Forgiveness. Sometimes I am just so slow. How many times have I heard/read the parable of the unforgiving debtor...I just feel like I got it this morning. Its not about money, or even general forgiveness. Its about forgiving others because we're forgiven by God. If we believe that Jesus is our forgiver and leader, then we are the servant in the story. We have been forgiven of this incredible debt (our sin) that would be impossible to pay back ourselves. We are commanded to forgive others (vs. 21-22). Jesus is speaking to believers here, not unbelievers. This parable describes what happens to us if we don't forgive others. There is a reason this is a commandment, not a suggestion. The fact that this is a commandment could be a very heavy burden to carry. However, I also am reminded that Jesus said His burden is light. So I also need to remember that His Spirit lives in me and changes my heart. So, this is not a burdensome commandment, but an easy commandment, if I'm allowing Him to lead this area of my life. Great stuff.

Lessons from the News 2.3.11

I was cruising the BBC news this morning and I saw these two headlines. 

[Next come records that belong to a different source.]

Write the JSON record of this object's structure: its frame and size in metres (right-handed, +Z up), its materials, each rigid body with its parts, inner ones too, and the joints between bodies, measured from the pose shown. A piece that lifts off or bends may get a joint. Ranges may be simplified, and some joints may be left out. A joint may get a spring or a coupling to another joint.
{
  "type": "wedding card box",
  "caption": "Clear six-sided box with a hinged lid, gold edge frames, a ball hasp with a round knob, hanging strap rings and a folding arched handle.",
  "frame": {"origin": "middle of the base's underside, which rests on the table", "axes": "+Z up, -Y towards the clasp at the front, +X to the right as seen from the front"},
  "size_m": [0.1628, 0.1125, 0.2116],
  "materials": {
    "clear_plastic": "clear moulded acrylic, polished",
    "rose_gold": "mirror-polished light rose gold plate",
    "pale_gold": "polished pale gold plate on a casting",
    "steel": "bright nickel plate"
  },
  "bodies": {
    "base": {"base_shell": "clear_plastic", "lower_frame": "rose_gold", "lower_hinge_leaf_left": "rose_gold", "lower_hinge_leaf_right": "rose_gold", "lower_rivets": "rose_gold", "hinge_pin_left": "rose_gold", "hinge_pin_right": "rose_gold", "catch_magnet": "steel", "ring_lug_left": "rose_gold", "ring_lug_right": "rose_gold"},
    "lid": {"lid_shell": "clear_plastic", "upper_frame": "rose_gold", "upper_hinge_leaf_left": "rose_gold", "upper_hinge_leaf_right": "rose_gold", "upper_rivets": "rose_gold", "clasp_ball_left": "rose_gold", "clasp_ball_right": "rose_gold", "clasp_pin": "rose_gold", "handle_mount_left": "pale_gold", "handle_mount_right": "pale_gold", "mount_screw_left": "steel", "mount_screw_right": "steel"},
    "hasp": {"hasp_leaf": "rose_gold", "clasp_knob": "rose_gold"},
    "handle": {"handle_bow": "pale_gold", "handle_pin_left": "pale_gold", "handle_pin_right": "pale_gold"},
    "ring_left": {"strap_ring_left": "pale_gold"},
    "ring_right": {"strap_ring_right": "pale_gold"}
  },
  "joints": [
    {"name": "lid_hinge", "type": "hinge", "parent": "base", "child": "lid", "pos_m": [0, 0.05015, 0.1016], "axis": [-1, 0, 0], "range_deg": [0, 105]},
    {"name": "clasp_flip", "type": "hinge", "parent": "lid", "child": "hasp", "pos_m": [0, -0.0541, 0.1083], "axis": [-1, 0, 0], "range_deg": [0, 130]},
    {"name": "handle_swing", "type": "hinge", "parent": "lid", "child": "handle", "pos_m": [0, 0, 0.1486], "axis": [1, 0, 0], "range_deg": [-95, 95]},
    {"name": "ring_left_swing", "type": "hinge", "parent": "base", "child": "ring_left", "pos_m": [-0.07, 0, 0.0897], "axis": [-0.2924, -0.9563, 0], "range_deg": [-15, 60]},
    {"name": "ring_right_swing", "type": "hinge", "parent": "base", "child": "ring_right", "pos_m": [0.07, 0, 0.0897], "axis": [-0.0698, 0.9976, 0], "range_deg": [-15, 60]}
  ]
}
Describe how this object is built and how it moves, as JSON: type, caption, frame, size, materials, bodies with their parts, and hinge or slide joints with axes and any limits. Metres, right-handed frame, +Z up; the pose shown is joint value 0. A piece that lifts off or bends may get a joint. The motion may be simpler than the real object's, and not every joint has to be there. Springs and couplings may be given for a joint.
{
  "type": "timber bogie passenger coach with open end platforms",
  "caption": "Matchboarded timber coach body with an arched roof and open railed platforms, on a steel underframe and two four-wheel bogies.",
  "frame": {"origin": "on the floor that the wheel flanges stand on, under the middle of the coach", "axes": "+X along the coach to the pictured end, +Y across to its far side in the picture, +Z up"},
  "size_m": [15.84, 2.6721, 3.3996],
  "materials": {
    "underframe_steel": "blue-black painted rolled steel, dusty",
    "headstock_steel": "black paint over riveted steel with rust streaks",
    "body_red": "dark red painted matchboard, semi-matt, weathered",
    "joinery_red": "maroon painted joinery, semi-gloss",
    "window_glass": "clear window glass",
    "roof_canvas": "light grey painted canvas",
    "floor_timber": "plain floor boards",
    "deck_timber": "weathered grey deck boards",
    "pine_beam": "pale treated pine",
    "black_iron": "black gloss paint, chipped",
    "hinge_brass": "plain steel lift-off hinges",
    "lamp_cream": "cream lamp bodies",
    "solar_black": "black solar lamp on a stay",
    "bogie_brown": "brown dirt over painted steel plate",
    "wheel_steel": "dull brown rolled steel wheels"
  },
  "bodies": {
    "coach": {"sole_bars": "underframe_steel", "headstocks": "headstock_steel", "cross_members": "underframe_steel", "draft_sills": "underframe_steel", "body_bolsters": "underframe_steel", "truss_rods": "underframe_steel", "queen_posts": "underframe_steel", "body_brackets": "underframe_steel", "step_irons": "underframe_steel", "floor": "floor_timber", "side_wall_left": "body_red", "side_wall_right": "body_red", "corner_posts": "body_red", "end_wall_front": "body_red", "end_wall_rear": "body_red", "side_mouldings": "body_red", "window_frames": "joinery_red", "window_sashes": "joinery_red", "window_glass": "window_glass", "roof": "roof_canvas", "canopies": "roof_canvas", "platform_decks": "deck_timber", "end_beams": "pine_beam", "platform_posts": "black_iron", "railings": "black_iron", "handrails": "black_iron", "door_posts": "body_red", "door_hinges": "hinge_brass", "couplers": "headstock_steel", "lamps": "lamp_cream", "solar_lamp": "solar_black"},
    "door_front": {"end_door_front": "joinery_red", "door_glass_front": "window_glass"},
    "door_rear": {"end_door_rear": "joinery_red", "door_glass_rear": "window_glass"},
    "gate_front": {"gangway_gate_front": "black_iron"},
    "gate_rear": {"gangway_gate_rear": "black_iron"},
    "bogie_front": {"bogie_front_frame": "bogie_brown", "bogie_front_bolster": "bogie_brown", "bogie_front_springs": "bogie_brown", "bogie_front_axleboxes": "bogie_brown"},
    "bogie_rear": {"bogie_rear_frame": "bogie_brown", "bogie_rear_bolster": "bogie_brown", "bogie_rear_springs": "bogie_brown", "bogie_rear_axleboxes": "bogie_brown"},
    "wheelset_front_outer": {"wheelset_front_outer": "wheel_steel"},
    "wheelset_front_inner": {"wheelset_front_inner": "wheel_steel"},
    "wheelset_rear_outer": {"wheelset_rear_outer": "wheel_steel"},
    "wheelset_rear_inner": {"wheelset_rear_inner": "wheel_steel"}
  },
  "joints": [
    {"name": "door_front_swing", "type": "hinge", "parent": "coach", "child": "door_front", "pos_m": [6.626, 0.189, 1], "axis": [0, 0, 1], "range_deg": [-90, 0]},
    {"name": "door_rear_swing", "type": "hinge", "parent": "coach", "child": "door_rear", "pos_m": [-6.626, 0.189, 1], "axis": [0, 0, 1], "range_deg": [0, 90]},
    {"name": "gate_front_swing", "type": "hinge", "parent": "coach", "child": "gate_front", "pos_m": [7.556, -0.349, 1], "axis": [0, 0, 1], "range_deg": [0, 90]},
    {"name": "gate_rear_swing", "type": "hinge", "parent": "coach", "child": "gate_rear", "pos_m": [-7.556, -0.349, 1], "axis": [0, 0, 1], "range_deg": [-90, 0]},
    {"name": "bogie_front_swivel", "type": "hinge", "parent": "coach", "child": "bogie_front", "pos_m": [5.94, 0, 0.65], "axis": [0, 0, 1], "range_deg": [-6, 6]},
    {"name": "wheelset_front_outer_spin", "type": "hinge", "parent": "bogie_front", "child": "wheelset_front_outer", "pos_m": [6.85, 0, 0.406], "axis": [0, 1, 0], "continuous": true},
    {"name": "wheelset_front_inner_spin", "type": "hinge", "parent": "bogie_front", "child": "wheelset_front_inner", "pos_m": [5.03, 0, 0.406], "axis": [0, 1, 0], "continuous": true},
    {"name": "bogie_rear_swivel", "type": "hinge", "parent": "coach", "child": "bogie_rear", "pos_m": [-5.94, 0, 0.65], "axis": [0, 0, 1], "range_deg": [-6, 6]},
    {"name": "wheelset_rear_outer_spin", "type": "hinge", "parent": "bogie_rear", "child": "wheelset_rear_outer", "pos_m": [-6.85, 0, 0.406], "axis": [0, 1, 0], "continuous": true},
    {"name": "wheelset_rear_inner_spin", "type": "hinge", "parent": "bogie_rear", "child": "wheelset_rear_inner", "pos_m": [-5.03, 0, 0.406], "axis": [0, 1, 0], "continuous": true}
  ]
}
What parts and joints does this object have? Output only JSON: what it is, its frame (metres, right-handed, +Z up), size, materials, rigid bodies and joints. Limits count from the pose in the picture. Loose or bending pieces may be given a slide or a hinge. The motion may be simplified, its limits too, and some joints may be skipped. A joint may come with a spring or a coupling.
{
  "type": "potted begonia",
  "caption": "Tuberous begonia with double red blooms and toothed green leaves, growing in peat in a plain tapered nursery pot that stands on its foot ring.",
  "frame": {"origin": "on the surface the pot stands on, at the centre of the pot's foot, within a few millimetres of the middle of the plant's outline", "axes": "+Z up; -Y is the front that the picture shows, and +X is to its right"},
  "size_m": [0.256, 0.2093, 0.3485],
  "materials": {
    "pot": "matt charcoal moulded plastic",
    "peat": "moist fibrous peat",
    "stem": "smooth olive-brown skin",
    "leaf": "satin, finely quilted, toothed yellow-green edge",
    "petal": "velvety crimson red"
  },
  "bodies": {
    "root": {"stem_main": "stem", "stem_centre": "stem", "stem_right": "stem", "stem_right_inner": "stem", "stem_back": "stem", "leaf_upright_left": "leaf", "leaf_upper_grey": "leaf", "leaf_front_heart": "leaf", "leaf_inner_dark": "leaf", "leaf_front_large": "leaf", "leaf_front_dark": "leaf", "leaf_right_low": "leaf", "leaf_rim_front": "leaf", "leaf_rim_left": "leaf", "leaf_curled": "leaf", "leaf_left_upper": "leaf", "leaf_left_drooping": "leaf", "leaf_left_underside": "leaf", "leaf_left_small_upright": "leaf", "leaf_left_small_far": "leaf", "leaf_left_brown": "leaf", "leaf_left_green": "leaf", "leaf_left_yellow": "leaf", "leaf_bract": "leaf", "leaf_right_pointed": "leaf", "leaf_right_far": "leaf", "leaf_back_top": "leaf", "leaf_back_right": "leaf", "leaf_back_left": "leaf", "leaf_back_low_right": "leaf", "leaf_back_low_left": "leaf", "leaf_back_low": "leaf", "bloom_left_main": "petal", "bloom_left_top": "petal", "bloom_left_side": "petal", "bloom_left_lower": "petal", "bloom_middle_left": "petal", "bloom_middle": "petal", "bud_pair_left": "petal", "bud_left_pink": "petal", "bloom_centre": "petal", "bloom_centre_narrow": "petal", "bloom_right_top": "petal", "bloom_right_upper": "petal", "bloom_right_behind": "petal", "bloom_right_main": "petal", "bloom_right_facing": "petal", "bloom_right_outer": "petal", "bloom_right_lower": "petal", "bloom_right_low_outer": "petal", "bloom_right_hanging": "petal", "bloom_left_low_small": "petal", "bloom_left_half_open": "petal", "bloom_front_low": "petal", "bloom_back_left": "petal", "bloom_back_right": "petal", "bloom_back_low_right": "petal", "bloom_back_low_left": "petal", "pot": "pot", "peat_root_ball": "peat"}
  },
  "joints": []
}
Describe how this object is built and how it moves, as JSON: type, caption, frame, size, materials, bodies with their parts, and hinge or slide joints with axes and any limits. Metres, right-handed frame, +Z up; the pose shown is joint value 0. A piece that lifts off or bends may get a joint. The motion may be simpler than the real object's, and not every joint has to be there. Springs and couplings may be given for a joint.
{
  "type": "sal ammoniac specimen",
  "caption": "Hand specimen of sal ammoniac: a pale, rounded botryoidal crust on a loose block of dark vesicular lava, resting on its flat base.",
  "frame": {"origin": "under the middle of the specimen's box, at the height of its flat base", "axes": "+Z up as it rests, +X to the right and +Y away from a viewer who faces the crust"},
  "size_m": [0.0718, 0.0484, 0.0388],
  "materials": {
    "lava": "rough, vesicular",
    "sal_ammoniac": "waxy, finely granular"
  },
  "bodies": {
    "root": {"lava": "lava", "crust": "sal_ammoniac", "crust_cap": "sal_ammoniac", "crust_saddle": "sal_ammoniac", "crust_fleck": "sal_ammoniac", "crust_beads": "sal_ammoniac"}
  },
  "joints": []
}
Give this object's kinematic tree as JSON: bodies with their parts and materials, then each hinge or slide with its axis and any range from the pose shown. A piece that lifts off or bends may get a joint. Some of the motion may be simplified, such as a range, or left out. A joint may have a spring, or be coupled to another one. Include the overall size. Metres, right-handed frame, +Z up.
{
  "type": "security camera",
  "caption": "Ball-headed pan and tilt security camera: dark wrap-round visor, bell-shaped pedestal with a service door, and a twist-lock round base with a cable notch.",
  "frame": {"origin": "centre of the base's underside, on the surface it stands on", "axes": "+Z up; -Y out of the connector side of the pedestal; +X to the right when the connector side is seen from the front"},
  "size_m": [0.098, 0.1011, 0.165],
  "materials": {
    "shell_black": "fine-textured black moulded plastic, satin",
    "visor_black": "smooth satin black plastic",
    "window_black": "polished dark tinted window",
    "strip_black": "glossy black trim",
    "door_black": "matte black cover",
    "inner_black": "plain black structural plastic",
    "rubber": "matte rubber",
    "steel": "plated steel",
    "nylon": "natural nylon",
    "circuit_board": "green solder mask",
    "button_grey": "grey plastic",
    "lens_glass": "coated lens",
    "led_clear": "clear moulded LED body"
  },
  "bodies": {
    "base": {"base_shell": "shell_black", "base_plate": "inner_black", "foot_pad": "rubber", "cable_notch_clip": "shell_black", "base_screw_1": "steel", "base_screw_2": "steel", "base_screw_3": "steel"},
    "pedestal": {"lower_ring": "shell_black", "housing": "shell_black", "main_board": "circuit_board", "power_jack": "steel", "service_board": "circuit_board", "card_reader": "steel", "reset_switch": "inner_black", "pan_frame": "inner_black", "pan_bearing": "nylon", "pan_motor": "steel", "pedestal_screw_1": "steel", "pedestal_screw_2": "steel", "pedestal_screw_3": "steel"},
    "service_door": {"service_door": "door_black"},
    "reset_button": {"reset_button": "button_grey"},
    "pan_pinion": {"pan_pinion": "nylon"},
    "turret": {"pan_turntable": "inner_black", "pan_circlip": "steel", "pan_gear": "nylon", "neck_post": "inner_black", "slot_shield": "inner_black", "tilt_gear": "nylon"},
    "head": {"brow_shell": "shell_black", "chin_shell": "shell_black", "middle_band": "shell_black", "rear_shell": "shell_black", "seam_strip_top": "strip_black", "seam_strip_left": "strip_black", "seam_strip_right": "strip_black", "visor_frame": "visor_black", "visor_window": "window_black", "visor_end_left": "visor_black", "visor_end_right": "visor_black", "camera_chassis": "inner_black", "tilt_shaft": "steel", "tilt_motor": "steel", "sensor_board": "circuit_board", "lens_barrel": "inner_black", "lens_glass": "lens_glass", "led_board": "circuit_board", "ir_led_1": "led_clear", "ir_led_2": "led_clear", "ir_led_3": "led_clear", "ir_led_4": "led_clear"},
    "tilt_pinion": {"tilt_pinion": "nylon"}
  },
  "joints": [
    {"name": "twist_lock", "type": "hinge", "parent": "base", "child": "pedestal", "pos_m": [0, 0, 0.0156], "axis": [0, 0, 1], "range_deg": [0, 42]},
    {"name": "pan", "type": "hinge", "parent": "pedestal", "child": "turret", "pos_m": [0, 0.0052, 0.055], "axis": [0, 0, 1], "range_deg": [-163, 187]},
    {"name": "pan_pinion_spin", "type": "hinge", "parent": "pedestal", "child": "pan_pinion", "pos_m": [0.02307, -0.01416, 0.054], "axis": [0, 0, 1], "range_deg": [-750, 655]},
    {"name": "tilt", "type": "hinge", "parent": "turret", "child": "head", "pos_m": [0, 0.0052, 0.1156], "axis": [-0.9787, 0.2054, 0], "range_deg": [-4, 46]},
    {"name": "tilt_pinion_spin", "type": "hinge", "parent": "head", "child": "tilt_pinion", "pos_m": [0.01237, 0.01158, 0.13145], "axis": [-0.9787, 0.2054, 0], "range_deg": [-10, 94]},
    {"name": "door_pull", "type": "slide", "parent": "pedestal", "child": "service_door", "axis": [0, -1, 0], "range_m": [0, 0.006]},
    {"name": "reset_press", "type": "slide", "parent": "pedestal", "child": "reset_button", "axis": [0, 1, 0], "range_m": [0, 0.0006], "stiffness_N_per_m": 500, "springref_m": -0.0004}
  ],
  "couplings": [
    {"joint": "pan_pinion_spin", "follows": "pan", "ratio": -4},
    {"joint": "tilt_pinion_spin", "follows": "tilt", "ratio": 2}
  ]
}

"MPs query £1.85m overseas aid spent of Pope visit."
"World Food Prices reach new high."

As I read the Pope article I was just sick to read that the money set aside to help suffering people around the world was spent on a dignitary's visit. But I quickly realized, don't we all do this? Don't most of us splurge (round up) on ourselves and our guests? Then the money that we could have given to someone who really needs it is gone. I realized that I can't quickly judge the UK government because many of us do the same appalling thing in our smaller budgets. How God's heart must break over our lack of priority for the poor. Whether a large or small budget, the neglect in our action is the same. Intention is great but it is our actions that matter.